Schatz Energy Research Center

Growing Interest in Biomass at SERC

Ranjit lights a Gasifier
Schatz Energy Fellow Ranjit Deshmukh fires up the GAS-11 gasifier during a four-day training at Ankur Scientific Energy Technologies in India. (Photo courtesy of Ranjit Deshmukh)

Readers of SERC Energy News may have noticed that our last issue featured two articles on the topic of biomass energy. SERC’s newfound interest in this energy resource is natural and perhaps overdue, considering that Humboldt County where we are based is California’s leading timber producing county. Travel north, south or east of Arcata and dense forests dominate the landscape for many miles. Could materials from these forests make a significant contribution to meeting our energy needs?

The fact is they already do. The two large biomass-fired power plants in Humboldt County produce about 30% of the electricity used in the county. Feedstock for those plants is mainly logging slash and sawmill waste. And in the Background Technical Report SERC recently authored for the energy element of the Humboldt County General Plan update, we estimated that nearly 20% of residential space heating energy in Humboldt County is provided by woodstoves.

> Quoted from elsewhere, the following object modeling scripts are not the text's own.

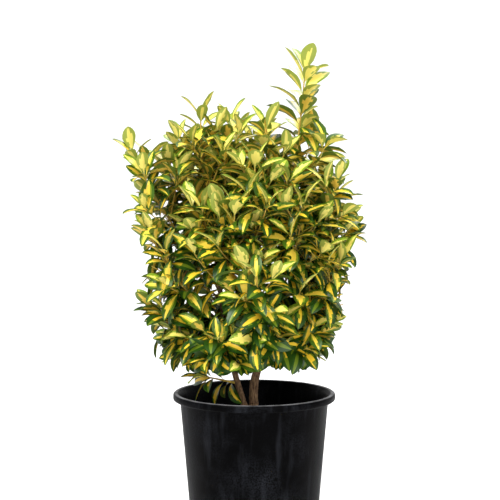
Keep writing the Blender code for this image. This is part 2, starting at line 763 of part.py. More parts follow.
def make_limbs():
    """The stems and main limbs, by name."""
    branches = {}
    for limb in STEMS + LIMBS:
        carrier = branches.get(limb.carrier)
        controls = limb.controls
        if carrier:
            root = carrier.bend.at(carrier.bend.length * limb.leaves_at)[0]
            controls = (root, *limb.controls[1:])
        sides = LIMB_SIDES if carrier else STEM_SIDES
        branch = Branch(limb.name, Bend(controls, LIMB_STEP), limb.root_radius, limb.tip_radius, sides)
        obj = branch.make()
        if carrier:
            combine(obj, [carrier.cutter()], "DIFFERENCE")
        branches[limb.name] = branch
    return branches


def make_bough(mass):
    """The bough of a mass, its root cut to fit the limb that carries it."""
    combine(mass.bough.make(), [mass.carrier.cutter()], "DIFFERENCE")


def main():
    """Builds the whole plant and its pot."""
    clear_scene()
    make_pot()
    make_soil()
    carriers = make_limbs()
    make_trunk([carriers["stem_left"], carriers["stem_right"]])
    masses = [Mass(spray, carriers[spray.carrier]) for spray in SPRAYS]
    boughed = [mass for mass in masses if mass.bough]
    for mass in boughed:
        make_bough(mass)
    branches = [*carriers.values(), *(mass.bough for mass in boughed)]
    probes = [probe for branch in branches for probe in branch.probes()]
    leaves = [make_mass(mass, masses, probes) for mass in masses]
    print(sum(leaves), "leaves:", dict(zip((mass.spray.name for mass in masses), leaves)))


main()
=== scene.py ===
"""The looks of a potted Japanese euonymus with gold-centred leaves, dressed over its solids, in metres.

The stems, limbs and boughs get bark with relief. From them the leafy shoots grow on by the rule that
the solids follow, with more side twigs and with more and smaller leaves. +Z is up, and the front
faces -Y.
"""

import logging
import random
from dataclasses import dataclass, field, replace
from enum import Enum
from math import ceil, cos, hypot, pi, radians, sin, sqrt, tau
from typing import Any, NamedTuple

import bmesh
import bpy
import numpy as np
from bpy.types import Material, Node, NodeSocket, Object
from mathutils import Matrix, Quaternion, Vector, noise


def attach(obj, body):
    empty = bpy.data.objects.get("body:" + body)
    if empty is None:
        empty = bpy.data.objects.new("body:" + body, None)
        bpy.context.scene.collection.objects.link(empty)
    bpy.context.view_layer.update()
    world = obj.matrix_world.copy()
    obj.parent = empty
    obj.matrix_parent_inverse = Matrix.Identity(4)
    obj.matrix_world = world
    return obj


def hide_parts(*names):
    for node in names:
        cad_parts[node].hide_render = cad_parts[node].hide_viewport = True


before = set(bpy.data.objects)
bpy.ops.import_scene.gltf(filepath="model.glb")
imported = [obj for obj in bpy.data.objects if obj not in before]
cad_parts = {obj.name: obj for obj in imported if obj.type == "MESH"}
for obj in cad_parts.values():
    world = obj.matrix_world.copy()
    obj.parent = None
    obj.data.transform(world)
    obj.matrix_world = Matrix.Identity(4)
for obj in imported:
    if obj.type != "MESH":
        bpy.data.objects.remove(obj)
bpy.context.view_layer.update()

LOG = logging.getLogger("euonymus")
UP = Vector((0.0, 0.0, 1.0))
BODY = "root"
GAMMA = 2.2
# The least level part of a way, the bark's noise in features a metre, and how a flare fades
UPRIGHT = 0.05
FURROWS = Vector((420.0, 420.0, 110.0))
KNOTS = 90.0
FLARE_FADES = 6
Colour = tuple[float, float, float]


def tint(red: int, green: int, blue: int) -> Colour:
    """The linear colour of three 8-bit values."""
    return tuple((value / 255) ** GAMMA for value in (red, green, blue))


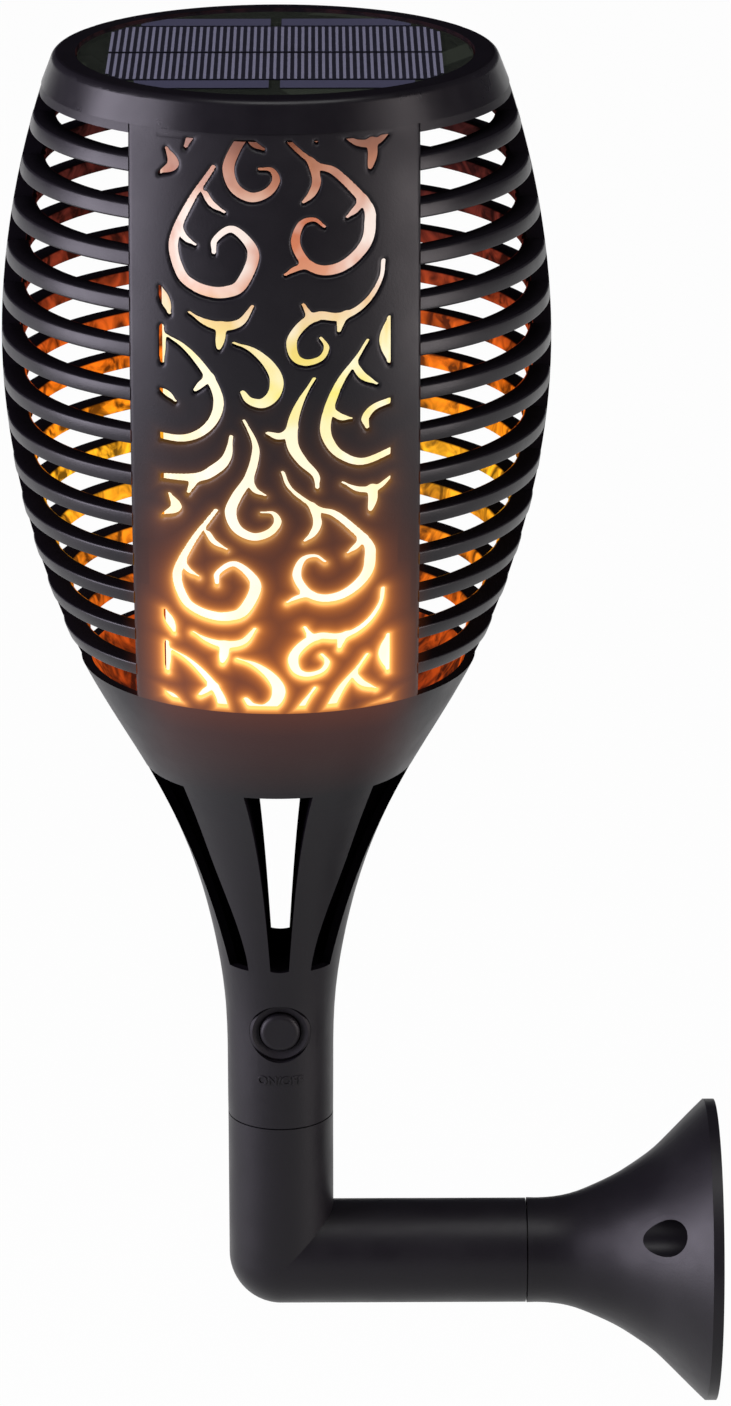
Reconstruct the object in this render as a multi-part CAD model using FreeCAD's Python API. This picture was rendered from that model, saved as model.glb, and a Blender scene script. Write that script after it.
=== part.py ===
import FreeCAD, Part
import math
import os

# A solar torch wall light. Millimetres. The origin is the centre of the flange's wall face,
# +X runs into the wall, -Y is the front with the switch button, and +Z is up.
# The arm lies on the X axis and the torch head stands on a vertical axis at HEAD_X.

# Bracket
HEAD_X = -100.0            # torch axis, measured out from the wall
TUBE_R = 12.0              # outside radius of the arm and of the torch tube
TUBE_BORE_R = 9.65         # bore that takes a spigot
SPIGOT_R = 9.58            # push-fit spigot, turns in TUBE_BORE_R
SPIGOT_WALL = 2.0
SPIGOT_LENGTH = 15.0
ARM_SEAM_X = -43.7         # where the arm enters the flange
SEAM_GAP = 0.3             # open joint at each end of the elbow
FLARE = [(ARM_SEAM_X + SEAM_GAP, 12.1), (-38.0, 12.2), (-33.0, 13.1), (-28.0, 15.0), (-22.2, 17.8),
         (-17.8, 20.6), (-14.1, 23.3), (-11.1, 26.1), (-8.3, 28.9), (-5.5, 31.7), (-2.4, 34.7)]
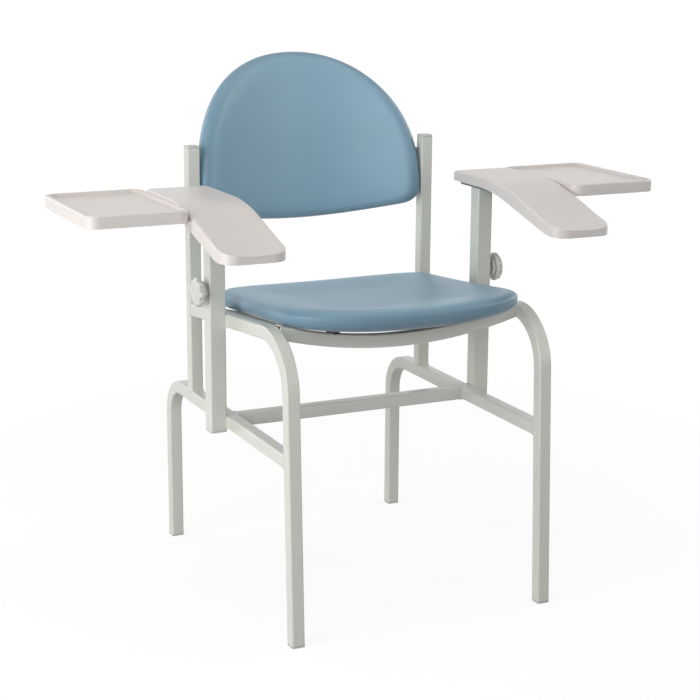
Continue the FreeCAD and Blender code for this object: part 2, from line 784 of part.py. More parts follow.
def superellipse(share, power):
    """Half width of a rounded end, as a share, at a share of the way from the end to full width."""
    inward = 1 - min(max(share, 0), 1)
    return (1 - inward ** power) ** (1 / power)


def cushion_section(along, half, low_middle, low_side, high_middle, high_side, bulge):
    """Cross-section of a cushion: hollow top, rounded sides and bowed bottom."""
    flat = half - bulge
    top_left = Vector(-flat, along, high_side)
    top_right = Vector(flat, along, high_side)
    low_left = Vector(-flat, along, low_side)
    low_right = Vector(flat, along, low_side)
    side = (high_side + low_side) / 2
    edges = [Part.Arc(top_left, Vector(0, along, high_middle), top_right).toShape(),
             Part.Arc(top_right, Vector(half, along, side), low_right).toShape(),
             Part.Arc(low_right, Vector(0, along, low_middle), low_left).toShape(),
             Part.Arc(low_left, Vector(-half, along, side), top_left).toShape()]
    return Part.Wire(edges)


def station_shares(count, steepest):
    """Shares of a length for loft sections, close together near both ends."""
    angles = [math.radians(steepest * (2 * index / (count - 1) - 1)) for index in range(count)]
    return [(1 + math.sin(angle)) / 2 for angle in angles]


def seat_cushion(pocket):
    """Seat cushion with a crown, rounded sides and rolled front and rear edges."""
    sections = []
    middle = (seat_top_middle + seat_bottom_middle) / 2
    side_middle = (seat_top_side + seat_bottom_side) / 2
    side_half = (seat_top_side - seat_bottom_side) / 2
    for share in station_shares(seat_stations, steepest_station):
        from_front = share * seat_length
        from_rear = seat_length - from_front
        plan = min(superellipse(from_front / seat_front_reach, seat_front_power),
                   superellipse(from_rear / seat_rear_reach, seat_rear_power))
        roll = min(superellipse(from_front / seat_end_roll, 2), superellipse(from_rear / seat_end_roll, 2))
        half = seat_half_width * plan * (1 + seat_taper_share * (0.5 - share))
        dip = seat_dip * math.sin(math.pi * share)
        high_middle = middle + (seat_top_middle - dip - middle) * roll
        low_middle = middle - (middle - seat_bottom_middle) * roll
        edge_middle = middle + (side_middle - middle) * plan ** 2 + seat_rear_curl * share ** 2
        high_side = edge_middle + side_half * roll
        low_side = edge_middle - side_half * roll
        bulge = min(seat_side_round * min(roll, plan) * roll, half / 3, side_half * roll * full_round_share)
        sections.append(cushion_section(seat_front_along + from_front, half, low_middle, low_side,
                                        high_middle, high_side, bulge))
    body = Part.makeLoft(sections, True, False)
    return in_seat_slope(body).cut(pocket)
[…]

SERC’s interest in biomass energy is focused on small- to medium-scale applications producing heat, electricity, or combined heat and power. A study we just completed for the U.S. Forest Service looked at using biomass collected from forest thinning operations in wildfire-prone areas to provide space heat for a 9,000-square-foot USFS facility.

As we reported in our previous issue, we’ll soon acquire a biomass gasifier from Ankur Scientific that produces 20 kW of heat or 11 kW of electric power, suitable for a small commercial facility. One of the things we want to learn is how equipment of this scale could help build a market for materials generated locally by forest fuels reduction efforts. Such a market could help to make these expensive but critically important thinning projects more economical and avoid the air quality impacts of burning the forest waste in open piles, as is currently the practice. We are also exploring ways that biomass heat or power could be a cost-effective solution in special cases where conventional fuels are expensive or difficult to obtain. This is sometimes the case on Tribal lands and in the North Coast’s most isolated, off-grid homesteads and settlements.

SERC staff feel strongly that any increase in the use of biomass energy in our region needs to happen in the context of sustainable forest management. When done right, biomass energy projects can actually improve the environment by reducing severe wildfire hazards, and by mitigating climate change. Sustainably harvested forest energy resources, which cycle carbon between the atmosphere and the forest on a short timescale, can cut net greenhouse emissions if they replace fossil fuels, which transfer carbon in a one-way flow from deep underground into our skies. For more detail on this topic, see the work of local resident Dr. Andrea Tuttle, former Director of the California Department of Forestry and Fire Protection, and now advising the California Air Resources Board on how to optimize carbon sequestration in the state’s forests.

Another sign of the emerging importance of forest biomass energy is the recent spate of conferences and workshops on the topic, both locally and regionally. SERC’s Jim Zoellick recently attended a Montana conference on using biomass to heat buildings. SERC staff also participated in recent biomass workshops around the county sponsored by a community fire safe council and the University of California’s Cooperative Extension. We will provide updates on our adventures in biomass in future issues.